The War of 1812 and Black History Month

At first glance there doesn't seem to be a connection between the two celebrations above but there is. In the stories about 1812 there is always the mention of the British, French, and Native forces but no Black troops. I recently noted a reference to a Colored Corp of Upper Canada in a Toronto newspaper article. It was written, coincidentally, by Steve Pitt, and author and columnist among other things who lives in North Bay. Steve moved to North Bay recently and his latest book was launched at Gulliver's Books and Toys in November and he appeared at Books by the Bay.

Steve noted a reference to a Colored Corp on a monument in Toronto and researched the story and wrote a book about it. The book is called To Stand and Fight Together - Richard Pierpoint and the Colored Corps in Upper Canada.

Cover of Steve Pitt’s book To Stand and Fight Together.

Richard Pierpoint's real name is not known since he was brought as a slave to the 13 colonies from the West African location called Bondu. A British officer named Pierpoint bought him and gave him his name and called him Richard. In the American Revolution Richard stayed loyal to the crown and was one of a many blacks that fled to freedom in Upper Canada. He served in the famous Butler's Rangers, which coincidentally my ancestor Benjamin Fralick served in.

Richard petitioned for land, as did my ancestor, but Richard was not given land because he had no family. He served as a laborer until the war of 1812 broke out and Richard helped organize a black Corps to fight the Americans. The Corp participated in many battles in the Niagara Peninsula where they distinguished themselves. Many of the Upper Canada blacks were owned by landowners and Steve Pitt talked about one black that wanted to fight but his owner refused.

After the war

Richard was eligible for a land grant but with failing health and fear of isolation he refused. He did petition to be sent home to his West African country. Many Nova Scotia Blacks did return to Sierra Leone in the past. Richard’s petition is the main source of Steve Pitt's information about Richard. His petition was rejected so he took his land grant near what is now Fergus and in 1822 became a property owner at age 78. Steve wrote a remarkable book on Richard that is just touched on here and deserves to be read by many. Copies of the book are available online at Amazon or can be ordered direct from Steve at 1-705-776-1683.
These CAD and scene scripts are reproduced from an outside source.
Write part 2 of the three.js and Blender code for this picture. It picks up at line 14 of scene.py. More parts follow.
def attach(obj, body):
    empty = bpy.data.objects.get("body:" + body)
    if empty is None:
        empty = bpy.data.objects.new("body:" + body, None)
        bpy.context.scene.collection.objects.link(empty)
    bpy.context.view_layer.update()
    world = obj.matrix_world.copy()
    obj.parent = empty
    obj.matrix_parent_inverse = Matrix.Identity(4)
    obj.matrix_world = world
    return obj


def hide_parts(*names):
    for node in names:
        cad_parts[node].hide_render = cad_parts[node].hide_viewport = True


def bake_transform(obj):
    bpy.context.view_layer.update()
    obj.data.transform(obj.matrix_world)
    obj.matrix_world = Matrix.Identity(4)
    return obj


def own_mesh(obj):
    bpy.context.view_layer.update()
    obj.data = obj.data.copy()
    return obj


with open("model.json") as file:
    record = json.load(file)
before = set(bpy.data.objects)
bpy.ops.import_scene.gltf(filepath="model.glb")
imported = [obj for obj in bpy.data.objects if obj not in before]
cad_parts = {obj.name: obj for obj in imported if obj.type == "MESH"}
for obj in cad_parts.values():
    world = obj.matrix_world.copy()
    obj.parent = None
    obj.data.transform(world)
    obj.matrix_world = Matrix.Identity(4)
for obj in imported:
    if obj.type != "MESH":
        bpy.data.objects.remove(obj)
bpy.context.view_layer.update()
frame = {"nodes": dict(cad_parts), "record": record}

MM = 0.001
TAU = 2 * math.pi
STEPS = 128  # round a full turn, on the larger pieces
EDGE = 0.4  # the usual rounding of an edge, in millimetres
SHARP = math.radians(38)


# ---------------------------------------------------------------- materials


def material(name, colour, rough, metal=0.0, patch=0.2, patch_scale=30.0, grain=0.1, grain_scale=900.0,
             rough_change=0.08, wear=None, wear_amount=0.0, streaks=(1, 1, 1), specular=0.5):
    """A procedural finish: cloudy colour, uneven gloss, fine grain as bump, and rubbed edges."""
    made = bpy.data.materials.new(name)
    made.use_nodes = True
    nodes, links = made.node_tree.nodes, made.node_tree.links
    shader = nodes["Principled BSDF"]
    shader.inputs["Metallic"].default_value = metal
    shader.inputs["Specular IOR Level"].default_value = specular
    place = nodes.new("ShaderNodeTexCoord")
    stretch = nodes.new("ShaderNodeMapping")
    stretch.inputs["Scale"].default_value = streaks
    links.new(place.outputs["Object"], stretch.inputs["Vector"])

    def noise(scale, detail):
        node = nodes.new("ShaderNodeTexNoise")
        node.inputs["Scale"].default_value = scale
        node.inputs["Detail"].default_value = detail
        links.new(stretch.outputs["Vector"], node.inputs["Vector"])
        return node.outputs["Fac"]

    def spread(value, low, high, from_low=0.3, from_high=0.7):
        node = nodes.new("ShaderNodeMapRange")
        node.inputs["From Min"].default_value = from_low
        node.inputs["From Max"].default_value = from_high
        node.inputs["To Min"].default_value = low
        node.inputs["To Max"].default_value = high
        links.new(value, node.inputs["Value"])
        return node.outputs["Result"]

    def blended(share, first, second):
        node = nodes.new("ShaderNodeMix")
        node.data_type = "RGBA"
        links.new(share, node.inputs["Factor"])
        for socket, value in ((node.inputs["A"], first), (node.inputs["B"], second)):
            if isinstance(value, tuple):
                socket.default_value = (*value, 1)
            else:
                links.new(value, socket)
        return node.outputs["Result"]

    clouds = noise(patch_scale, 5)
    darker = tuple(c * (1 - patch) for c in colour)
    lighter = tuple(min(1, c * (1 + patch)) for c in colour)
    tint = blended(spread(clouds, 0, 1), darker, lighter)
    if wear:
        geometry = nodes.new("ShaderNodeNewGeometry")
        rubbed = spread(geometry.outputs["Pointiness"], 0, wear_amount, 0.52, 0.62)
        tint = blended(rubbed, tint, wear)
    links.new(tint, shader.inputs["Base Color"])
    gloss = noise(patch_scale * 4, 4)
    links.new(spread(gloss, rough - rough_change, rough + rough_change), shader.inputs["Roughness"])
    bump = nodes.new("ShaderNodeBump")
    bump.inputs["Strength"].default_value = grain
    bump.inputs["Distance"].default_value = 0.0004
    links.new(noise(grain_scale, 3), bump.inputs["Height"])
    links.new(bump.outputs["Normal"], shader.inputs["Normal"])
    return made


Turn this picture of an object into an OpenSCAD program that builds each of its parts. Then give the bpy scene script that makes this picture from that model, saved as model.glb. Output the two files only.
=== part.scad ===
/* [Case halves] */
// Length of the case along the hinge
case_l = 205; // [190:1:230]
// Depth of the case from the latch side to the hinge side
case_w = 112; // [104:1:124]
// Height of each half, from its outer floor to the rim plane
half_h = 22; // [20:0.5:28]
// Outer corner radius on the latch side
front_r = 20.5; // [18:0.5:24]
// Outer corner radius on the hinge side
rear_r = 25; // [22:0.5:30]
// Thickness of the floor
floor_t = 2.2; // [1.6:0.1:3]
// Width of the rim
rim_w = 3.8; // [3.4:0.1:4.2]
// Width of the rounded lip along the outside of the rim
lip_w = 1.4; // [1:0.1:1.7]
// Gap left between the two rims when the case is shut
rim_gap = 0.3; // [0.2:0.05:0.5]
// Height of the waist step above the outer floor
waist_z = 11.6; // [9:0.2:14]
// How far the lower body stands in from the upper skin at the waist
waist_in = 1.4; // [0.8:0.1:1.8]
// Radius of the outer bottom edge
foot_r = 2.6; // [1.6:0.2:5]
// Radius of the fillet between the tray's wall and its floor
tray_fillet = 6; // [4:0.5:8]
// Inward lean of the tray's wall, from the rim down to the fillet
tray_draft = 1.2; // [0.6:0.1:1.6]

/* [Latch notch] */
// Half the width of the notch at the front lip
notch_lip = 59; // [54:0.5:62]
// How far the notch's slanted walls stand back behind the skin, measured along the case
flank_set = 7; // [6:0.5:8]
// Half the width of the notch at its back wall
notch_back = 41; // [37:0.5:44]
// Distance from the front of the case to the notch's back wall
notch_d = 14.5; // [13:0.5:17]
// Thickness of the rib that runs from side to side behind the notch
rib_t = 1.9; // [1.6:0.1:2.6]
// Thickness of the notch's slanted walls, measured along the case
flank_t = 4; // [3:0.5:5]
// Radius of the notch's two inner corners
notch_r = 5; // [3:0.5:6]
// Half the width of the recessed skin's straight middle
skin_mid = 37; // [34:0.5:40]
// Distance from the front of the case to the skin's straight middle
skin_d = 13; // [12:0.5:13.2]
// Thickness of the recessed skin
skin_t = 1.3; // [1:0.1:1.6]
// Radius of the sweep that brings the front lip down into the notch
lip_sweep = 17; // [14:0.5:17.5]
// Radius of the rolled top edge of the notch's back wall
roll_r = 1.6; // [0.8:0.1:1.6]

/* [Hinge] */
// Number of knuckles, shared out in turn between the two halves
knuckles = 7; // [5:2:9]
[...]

200th Anniversary of Charles Dickens’ Birth

Speaking of Bicentennials it is appropriate to remember the 200th birthday of one of the most remarkable novelists in the English language whose books are a pleasure to read. One recognition was a notice in a Toronto paper by the Dickens Fellowship (Toronto branch)– a Dickens book club which noted that they are “proud to be celebrating the 200th birthday of Charles Dickens whose death in 1870 left a void that has never been filled".

Air Apparent

Another story of achievement is the success of author Danielle Metcalfe – Chenail. She recently received the Maverick of the Year award by Chatelaine Magazine. Danielle and I launched books together at Discovery North Bay in 2009 and I was very impressed with the 29 year old Ottawa resident.

She is an aviation enthusiast, historian, and the first woman president of the Canadian Aviation Historical Society. Her book is called For the Love of Flying: the Story of Laurentian Air Services.

Now based in Edmonton she recently spent three months in Dawson City, Yukon as a writer- in -residence at the former home of Pierre Berton. Her next book will be 100 Years of Aviation in Canada's North, out next year. She is profiled in the February /March issue of Canada's History Magazine.